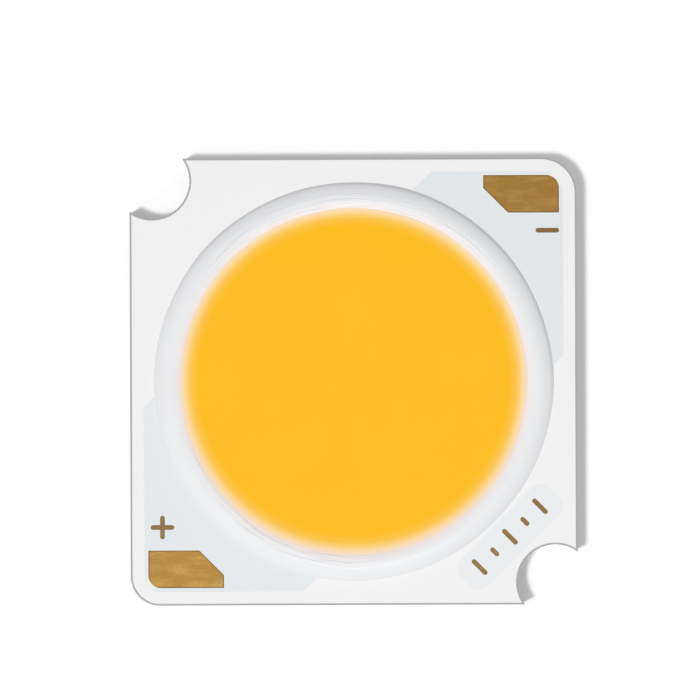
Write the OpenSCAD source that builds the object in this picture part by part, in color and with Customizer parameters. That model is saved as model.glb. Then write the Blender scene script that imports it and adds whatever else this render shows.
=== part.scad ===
// Chip-on-board LED: a square metal-core board that carries strings of LED chips
// under a round pool of phosphor gel, held in by a bead of silicone.
// Millimetres. The origin is the middle of the plate's underside, and +Z is the way it shines.

/* [Plate] */
// Side of the square aluminium plate
plate_side = 19; // [18.8:0.1:22]
// Thickness of the aluminium
plate_thick = 1; // [0.6:0.1:3]
// Radius of the plate's corner beside the negative pad
negative_corner_r = 1.5; // [0.8:0.05:1.8]
// Radius of the plate's corner beside the positive pad
positive_corner_r = 1.25; // [0.8:0.05:1.8]
// Diameter of the two screw notches
notch_dia = 3.2; // [2.4:0.1:3.6]
// Distance of a notch's centre from both edges of the plate
notch_inset = 0.95; // [0.7:0.05:1.1]

/* [Layers] */
// Thickness of the insulating laminate
laminate_thick = 0.1; // [0.06:0.01:0.2]
// Thickness of the copper
copper_thick = 0.035; // [0.018:0.001:0.07]
// Thickness of the nickel and gold where the mask leaves the copper bare
plating_thick = 0.005; // [0.003:0.001:0.01]
// Thickness of the solder mask on the laminate
mask_thick = 0.03; // [0.02:0.005:0.04]
// Thickness of the solder mask on the copper
mask_on_copper = 0.025; // [0.015:0.005:0.04]
// How far the solder mask stays back from the cut edges
mask_edge = 0.08; // [0.04:0.01:0.2]
// How far the mask's raised part reaches past the copper under it
mask_wrap = 0.05; // [0.03:0.01:0.1]

/* [Copper lands] */
// Distance of the copper lands from the plate's edges
land_gap = 0.65; // [0.4:0.05:0.7]
// Where the negative land starts on its long edge, from the plate's centre line
negative_land_start = 3.35; // [2.4:0.05:4]
// Where the positive land starts on its long edge, from the plate's centre line
positive_land_start = 2.2; // [1.6:0.05:4]
// Where both lands end on their other edge, from the plate's centre line
land_end = 1.1; // [0.6:0.05:2]
// Copper of the bus arcs hidden under the dam
bus_under_dam = 0.5; // [0.3:0.05:0.7]
// Angle that a bus arc runs past the centre line, away from its pad
bus_low_angle = 58; // [55:1:64]
// Angle that a bus arc runs past the centre line, on its pad's side
bus_high_angle = 72; // [66:1:80]

/* [Pads and signs] */
// Length of a solder pad
pad_length = 3.22; // [2.4:0.01:3.6]
// Width of a solder pad
pad_width = 1.6; // [1.3:0.05:1.8]
// Bevel on the pad's corner that faces the middle of the plate
pad_bevel = 1.05; // [0.5:0.05:1.1]
// Radius of the pad's corner that faces the plate's corner
pad_outer_r = 0.55; // [0.2:0.05:0.7]
// Mask that covers the copper's edge beside a pad
pad_margin = 0.1; // [0.05:0.01:0.2]
// Length of the polarity signs' strokes
sign_length = 1; // [0.6:0.05:1.2]
// Width of the polarity signs' strokes
sign_stroke = 0.2; // [0.12:0.01:0.3]
// Distance of the minus sign from its pad
minus_gap = 0.75; // [0.4:0.05:1.2]
// Distance of the plus sign's middle from its pad
plus_gap = 0.98; // [0.8:0.01:1.4]
// Distance of the plus sign from the edge of its land
plus_inset = 0.21; // [0.1:0.01:0.3]

/* [Marking patch] */
// Length of the copper patch beside the lower notch
patch_length = 5.2; // [4.6:0.1:5.4]
// Depth of the patch, towards the notch
patch_depth = 1.5; // [1.2:0.05:1.6]
// Corner radius of the patch
patch_r = 0.45; // [0.2:0.05:0.6]
// Distance of the patch from the dam's foot
patch_gap = 0.1; // [0.06:0.01:0.2]
// Laminate always left between the patch and the plate's edges and notches
patch_keepout = 0.3; // [0.2:0.01:0.35]
// Pitch of the index ticks
tick_pitch = 0.91; // [0.6:0.01:0.95]
// Length of the long index ticks
tick_length = 0.86; // [0.6:0.02:1]
// Length of the short index ticks
tick_short = 0.46; // [0.3:0.02:0.56]
// Width of the index ticks
tick_stroke = 0.2; // [0.12:0.01:0.3]

/* [Dam] */
// Diameter of the dam's crest
dam_dia = 15.4; // [15:0.1:15.6]
// Width of the dam at its foot
dam_width = 1.6; // [1.2:0.05:1.7]
// Height of the dam above the laminate
dam_height = 0.5; // [0.4:0.01:0.7]
// Ledge of laminate and copper inside the dam
bond_ledge = 0.45; // [0.4:0.01:0.55]
// Distance of the copper from the laminate's round window
bus_setback = 0.05; // [0.03:0.01:0.08]
// Dam that reaches inwards past the mask's round opening
mask_setback = 0.15; // [0.05:0.01:0.25]

/* [Phosphor gel] */
// Drop from the dam's crest to the flat surface of the gel
gel_drop = 0.1; // [0.07:0.01:0.13]
// Radius of the curve in which the gel climbs the dam
meniscus_r = 5; // [4.6:0.1:8]
// Distance of that curve's start from the dam's foot
meniscus_run = 0.1; // [0:0.01:0.12]

/* [Chips] */
// Strings of chips, side by side
string_count = 6; // [4:1:6]
// Chips in each string
chips_per_string = 12; // [8:1:12]
// Distance of the outermost strings' centre lines from the chip field's rim
outer_string_gap = 1.55; // [1.4:0.05:1.8]
// How far each chip stands to one side of its string's centre line
chip_offset = 0.45; // [0.35:0.01:0.48]
// Side of a square chip
chip_side = 0.5; // [0.35:0.01:0.55]
// Thickness of a chip
chip_thick = 0.12; // [0.08:0.01:0.16]
// Thickness of the adhesive under a chip
attach_thick = 0.015; // [0.01:0.001:0.03]
// Adhesive squeezed out round a chip
attach_margin = 0.03; // [0.01:0.005:0.05]
// Bare plate left between the outermost chips and the laminate
chip_clearance = 0.15; // [0.1:0.01:0.3]
// Distance between a chip's two bonds
bond_pitch = 0.3; // [0.2:0.01:0.34]

/* [Bond wires] */
// Diameter of the gold wire
wire_dia = 0.025; // [0.018:0.001:0.028]
// Rise of a wire's loop above its bonds
loop_rise = 0.2; // [0.15:0.01:0.24]
// Diameter of a bond
bond_dia = 0.08; // [0.06:0.005:0.1]
// Height of a bond
bond_height = 0.03; // [0.03:0.002:0.04]
// Distance of a wire's outer bond from the bus arc's inner edge
bond_inset = 0.2; // [0.1:0.01:0.28]

/* [Hidden] */
$fn = 96;
strings = [1 : string_count];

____

- [Written problem]
Extract the full listing above without altering anything.

- [Answer to this problem]
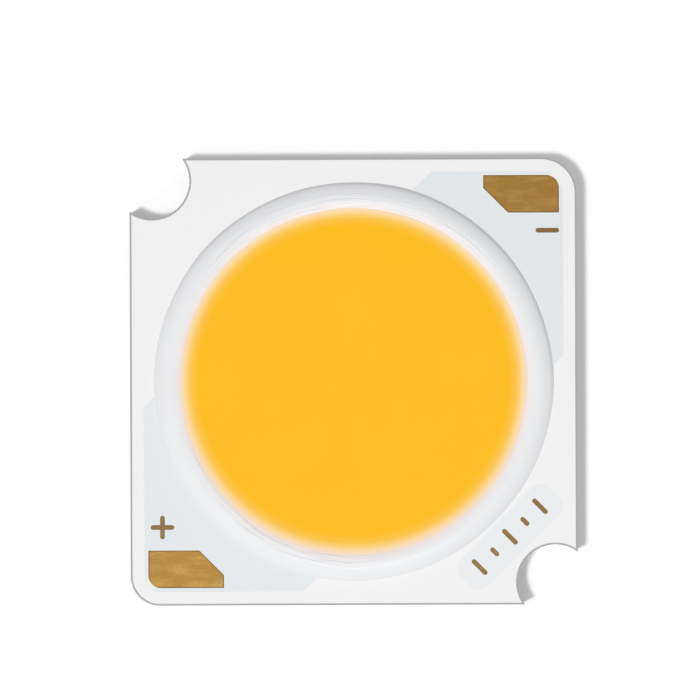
Write the OpenSCAD source that builds the object in this picture part by part, in color and with Customizer parameters. That model is saved as model.glb. Then write the Blender scene script that imports it and adds whatever else this render shows.
=== part.scad ===
// Chip-on-board LED: a square metal-core board that carries strings of LED chips
// under a round pool of phosphor gel, held in by a bead of silicone.
// Millimetres. The origin is the middle of the plate's underside, and +Z is the way it shines.

/* [Plate] */
// Side of the square aluminium plate
plate_side = 19; // [18.8:0.1:22]
// Thickness of the aluminium
plate_thick = 1; // [0.6:0.1:3]
// Radius of the plate's corner beside the negative pad
negative_corner_r = 1.5; // [0.8:0.05:1.8]
// Radius of the plate's corner beside the positive pad
positive_corner_r = 1.25; // [0.8:0.05:1.8]
// Diameter of the two screw notches
notch_dia = 3.2; // [2.4:0.1:3.6]
// Distance of a notch's centre from both edges of the plate
notch_inset = 0.95; // [0.7:0.05:1.1]

/* [Layers] */
// Thickness of the insulating laminate
laminate_thick = 0.1; // [0.06:0.01:0.2]
// Thickness of the copper
copper_thick = 0.035; // [0.018:0.001:0.07]
// Thickness of the nickel and gold where the mask leaves the copper bare
plating_thick = 0.005; // [0.003:0.001:0.01]
// Thickness of the solder mask on the laminate
mask_thick = 0.03; // [0.02:0.005:0.04]
// Thickness of the solder mask on the copper
mask_on_copper = 0.025; // [0.015:0.005:0.04]
// How far the solder mask stays back from the cut edges
mask_edge = 0.08; // [0.04:0.01:0.2]
// How far the mask's raised part reaches past the copper under it
mask_wrap = 0.05; // [0.03:0.01:0.1]

/* [Copper lands] */
// Distance of the copper lands from the plate's edges
land_gap = 0.65; // [0.4:0.05:0.7]
// Where the negative land starts on its long edge, from the plate's centre line
negative_land_start = 3.35; // [2.4:0.05:4]
// Where the positive land starts on its long edge, from the plate's centre line
positive_land_start = 2.2; // [1.6:0.05:4]
// Where both lands end on their other edge, from the plate's centre line
land_end = 1.1; // [0.6:0.05:2]
// Copper of the bus arcs hidden under the dam
bus_under_dam = 0.5; // [0.3:0.05:0.7]
// Angle that a bus arc runs past the centre line, away from its pad
bus_low_angle = 58; // [55:1:64]
// Angle that a bus arc runs past the centre line, on its pad's side
bus_high_angle = 72; // [66:1:80]

/* [Pads and signs] */
// Length of a solder pad
pad_length = 3.22; // [2.4:0.01:3.6]
// Width of a solder pad
pad_width = 1.6; // [1.3:0.05:1.8]
// Bevel on the pad's corner that faces the middle of the plate
pad_bevel = 1.05; // [0.5:0.05:1.1]
// Radius of the pad's corner that faces the plate's corner
pad_outer_r = 0.55; // [0.2:0.05:0.7]
// Mask that covers the copper's edge beside a pad
pad_margin = 0.1; // [0.05:0.01:0.2]
// Length of the polarity signs' strokes
sign_length = 1; // [0.6:0.05:1.2]
// Width of the polarity signs' strokes
sign_stroke = 0.2; // [0.12:0.01:0.3]
// Distance of the minus sign from its pad
minus_gap = 0.75; // [0.4:0.05:1.2]
// Distance of the plus sign's middle from its pad
plus_gap = 0.98; // [0.8:0.01:1.4]
// Distance of the plus sign from the edge of its land
plus_inset = 0.21; // [0.1:0.01:0.3]

/* [Marking patch] */
// Length of the copper patch beside the lower notch
patch_length = 5.2; // [4.6:0.1:5.4]
// Depth of the patch, towards the notch
patch_depth = 1.5; // [1.2:0.05:1.6]
// Corner radius of the patch
patch_r = 0.45; // [0.2:0.05:0.6]
// Distance of the patch from the dam's foot
patch_gap = 0.1; // [0.06:0.01:0.2]
// Laminate always left between the patch and the plate's edges and notches
patch_keepout = 0.3; // [0.2:0.01:0.35]
// Pitch of the index ticks
tick_pitch = 0.91; // [0.6:0.01:0.95]
// Length of the long index ticks
tick_length = 0.86; // [0.6:0.02:1]
// Length of the short index ticks
tick_short = 0.46; // [0.3:0.02:0.56]
// Width of the index ticks
tick_stroke = 0.2; // [0.12:0.01:0.3]

/* [Dam] */
// Diameter of the dam's crest
dam_dia = 15.4; // [15:0.1:15.6]
// Width of the dam at its foot
dam_width = 1.6; // [1.2:0.05:1.7]
// Height of the dam above the laminate
dam_height = 0.5; // [0.4:0.01:0.7]
// Ledge of laminate and copper inside the dam
bond_ledge = 0.45; // [0.4:0.01:0.55]
// Distance of the copper from the laminate's round window
bus_setback = 0.05; // [0.03:0.01:0.08]
// Dam that reaches inwards past the mask's round opening
mask_setback = 0.15; // [0.05:0.01:0.25]

/* [Phosphor gel] */
// Drop from the dam's crest to the flat surface of the gel
gel_drop = 0.1; // [0.07:0.01:0.13]
// Radius of the curve in which the gel climbs the dam
meniscus_r = 5; // [4.6:0.1:8]
// Distance of that curve's start from the dam's foot
meniscus_run = 0.1; // [0:0.01:0.12]

/* [Chips] */
// Strings of chips, side by side
string_count = 6; // [4:1:6]
// Chips in each string
chips_per_string = 12; // [8:1:12]
// Distance of the outermost strings' centre lines from the chip field's rim
outer_string_gap = 1.55; // [1.4:0.05:1.8]
// How far each chip stands to one side of its string's centre line
chip_offset = 0.45; // [0.35:0.01:0.48]
// Side of a square chip
chip_side = 0.5; // [0.35:0.01:0.55]
// Thickness of a chip
chip_thick = 0.12; // [0.08:0.01:0.16]
// Thickness of the adhesive under a chip
attach_thick = 0.015; // [0.01:0.001:0.03]
// Adhesive squeezed out round a chip
attach_margin = 0.03; // [0.01:0.005:0.05]
// Bare plate left between the outermost chips and the laminate
chip_clearance = 0.15; // [0.1:0.01:0.3]
// Distance between a chip's two bonds
bond_pitch = 0.3; // [0.2:0.01:0.34]

/* [Bond wires] */
// Diameter of the gold wire
wire_dia = 0.025; // [0.018:0.001:0.028]
// Rise of a wire's loop above its bonds
loop_rise = 0.2; // [0.15:0.01:0.24]
// Diameter of a bond
bond_dia = 0.08; // [0.06:0.005:0.1]
// Height of a bond
bond_height = 0.03; // [0.03:0.002:0.04]
// Distance of a wire's outer bond from the bus arc's inner edge
bond_inset = 0.2; // [0.1:0.01:0.28]

/* [Hidden] */
$fn = 96;
strings = [1 : string_count];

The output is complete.